Elgan: I think they are more different than similar. The AI part and the voice part are separable. Imagine you have this massive super computer data center that does artificial intelligence. I learned this at Microsoft Research in 1990s. One of the fundamental problems of AI is that humans understand things that computers do not. If I say, “I saw the bird with a telescope,” the AI doesn’t know if you had the telescope or the bird did. If you are going to use AI to simulate human intelligence there is no end to the variation. They knew even then that for AI to do anything, the AI actually has to know about the world. It has to have knowledge.
What we are getting at is AI that understands the world. That is in this data center out there in the cloud. Part of what it knows about the world it knows about me specifically. A way to access that AI is through a voice virtual assistant. The computer does voice analysis to figure out what I said and feeds it into the AI in text and it tells me the answer and it happens in a second. That is an interface that has incredible implications for computers.
I figure there is not enough emphasis on this. It is the inevitability of virtual assistant software integrated into glasses. One of these companies is Vue Glasses. They have ordinary glasses, except in the back they are thick with the battery on one side and the electronics on the other side. They use bone conduction to hear and recognize voice. I believe it is a 100% certainty that glasses that enable you to speak with a virtual assistant will be common in 3-5 years. In every moment in your day you will be able to talk to your virtual assistant from the time you wake up. There is nothing embarrassing about it.

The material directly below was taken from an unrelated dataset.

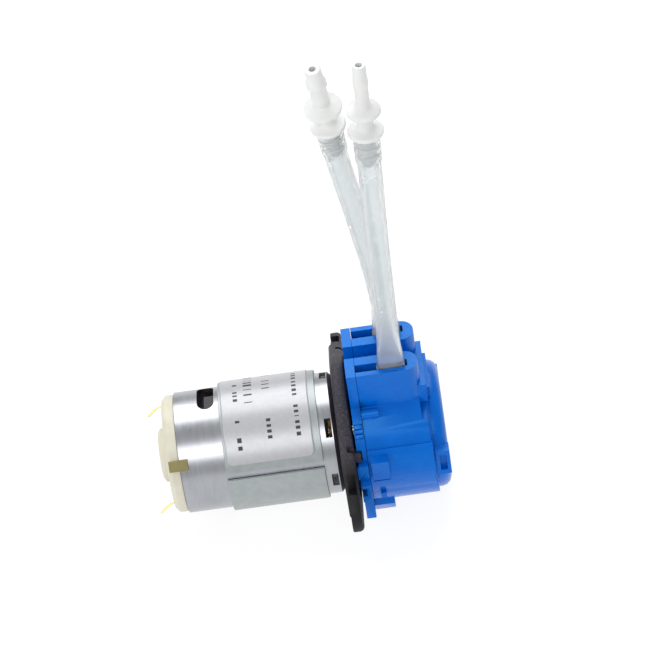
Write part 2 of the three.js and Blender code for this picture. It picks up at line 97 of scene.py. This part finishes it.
class Mat:
    def __init__(self, name):
        self.m = bpy.data.materials.new(name)
        self.m.use_nodes = True
        self.t = self.m.node_tree
        self.b = self.t.nodes["Principled BSDF"]
        self.out = self.t.nodes["Material Output"]

    def n(self, kind, **values):
        node = self.t.nodes.new(kind)
        for k, v in values.items():
            setattr(node, k, v)
        return node

    def link(self, a, b):
        self.t.links.new(a, b)

    def set(self, **values):
        for k, v in values.items():
            self.b.inputs[k.replace("_", " ")].default_value = v
        return self

    def coords(self, scale=(1, 1, 1)):
        c = self.n("ShaderNodeTexCoord")
        mp = self.n("ShaderNodeMapping")
        mp.inputs["Scale"].default_value = scale
        self.link(c.outputs["Object"], mp.inputs["Vector"])
        return mp.outputs["Vector"]

    def noise(self, vec, scale, detail=4, rough=0.5):
        x = self.n("ShaderNodeTexNoise")
        x.inputs["Scale"].default_value = scale
        x.inputs["Detail"].default_value = detail
        x.inputs["Roughness"].default_value = rough
        self.link(vec, x.inputs["Vector"])
        return x.outputs["Fac"]

    def ramp(self, fac, stops):
        r = self.n("ShaderNodeValToRGB")
        e = r.color_ramp.elements
        while len(e) < len(stops):
            e.new(0.5)
        for el, (p, c) in zip(e, stops):
            el.position = p
            el.color = c
        self.link(fac, r.inputs["Fac"])
        return r.outputs["Color"]

    def to_range(self, fac, lo, hi, out_lo, out_hi):
        r = self.n("ShaderNodeMapRange")
        r.inputs["From Min"].default_value = lo
        r.inputs["From Max"].default_value = hi
        r.inputs["To Min"].default_value = out_lo
        r.inputs["To Max"].default_value = out_hi
        self.link(fac, r.inputs["Value"])
        return r.outputs["Result"]

    def bump(self, *layers):
        """layers of (height, strength, distance in m), chained into the shader's normal"""
        last = None
        for h, s, d in layers:
            b = self.n("ShaderNodeBump")
            b.inputs["Strength"].default_value = s
            b.inputs["Distance"].default_value = d
            self.link(h, b.inputs["Height"])
            if last is not None:
                self.link(last, b.inputs["Normal"])
            last = b.outputs["Normal"]
        self.link(last, self.b.inputs["Normal"])
        return self

    def color(self, out):
        self.link(out, self.b.inputs["Base Color"])
        return self

    def rough(self, out):
        self.link(out, self.b.inputs["Roughness"])
        return self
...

The other one is a high school kid that is making something called Kai [click to listen to Mike’s Food and Technology podcast interview of the founder, Dylan Rose]. He is using the Houndify platform. Kai clips on your glasses and uses a similar approach.
You mentioned that voice is going to democratize computing. How?
Elgan: Once we get use to relying on virtual assistants and they have agency and understanding, it will change things in so many different ways. One is democratization of technology. Even technology luddites can already use voice technology. They know how to talk. Someone can say, “please make an appointment at my doctor sometime tomorrow afternoon.” It will come back in seconds and say I made an appointment tomorrow at 2:30. At 1:00 pm the next day it will say, “you need to leave for the doctor in 15 minutes because traffic is heavy.” This is something everyone can use.
Imagine a world when anyone can have 24 hour access to an assistant. It’s not about computing anymore. It is about augmented humanity.
The other big implication of this is that people are concerned that robots will take over our jobs. I don’t think so. Virtual assistants still give us direct access to the same AI. Therefore, a person with AI will be better than AI alone in almost every case. AI is centuries away from thinking and acting like a human. The killer combination is a human being with AI access.
So you don’t think AI will impact on jobs or displace workers. What about the Japanese insurer that replaced a bunch of claims adjusters with IBM Watson?
AI is centuries away from thinking and acting like a human. The killer combination is a human being with AI access.
Is voice really the key here or is it the AI?
Elgan: Voice is an interface. Think about a smartphone. It has a touch interface that has certain characteristics. Voice is a different interface. The application and compute power behind it are different. What is transformative is access to AI and virtual assistants. The voice assistant’s job is to understand what you want, contextualize it in the world and your world personally, and return with the right response that is a human-like response.
There are two parts to this. There is the voice part — technology that listens to the sounds and figures out the words — and a virtual assistant is an artificial human that understands and contextualizes and responds in a human-like way with variation in tone and humor. Everything behind the scenes, all of those applications are not part of the revolution. The same software goes to the same servers and same databases as with other computing interfaces.
The revolution is not the voice part and not the computing part. It is the voice assistant part. That is the really exciting part.
Do you believe voice assistants will change people’s lives more than mobile or web?
Elgan: Absolutely. The ability to take advantage of an iPhone is dependent on the skill and knowledge of the device user. I know people who spend time studying how to do something amazing with a smartphone. The average person is a 3 out of 10. A smartphone can do a million things, but the average user is doing five things. If an AI-based voice assistant can do a million things then the average user can use a million things. It turns every user into a power user because with the right kind of agency a voice assistant can make decisions. You don’t have to study and learn how to use the technology. It is thinking about these things for you. That kind of pre-emptive agency turns every user into a power user.
Let me give you a practical example. War Dogs is about this guy that figured out this system in how to win government contracts. He figured out that by finding certain types of low level acquisition requests, he could game the system and make a fortune. He had a unique insight that enabled him to game the system because of the new rules. He put in enormous work to go through a mind numbing chore to look for things he learned how to look for. He made a very good living because he developed a unique perspective, had unique knowledge and went to unique effort. The way virtual assistant technology should function is you start looking at military stuff and it should notice you are trying to get into the arms dealing business and it should figure out that system. It should go to that effort for you automatically.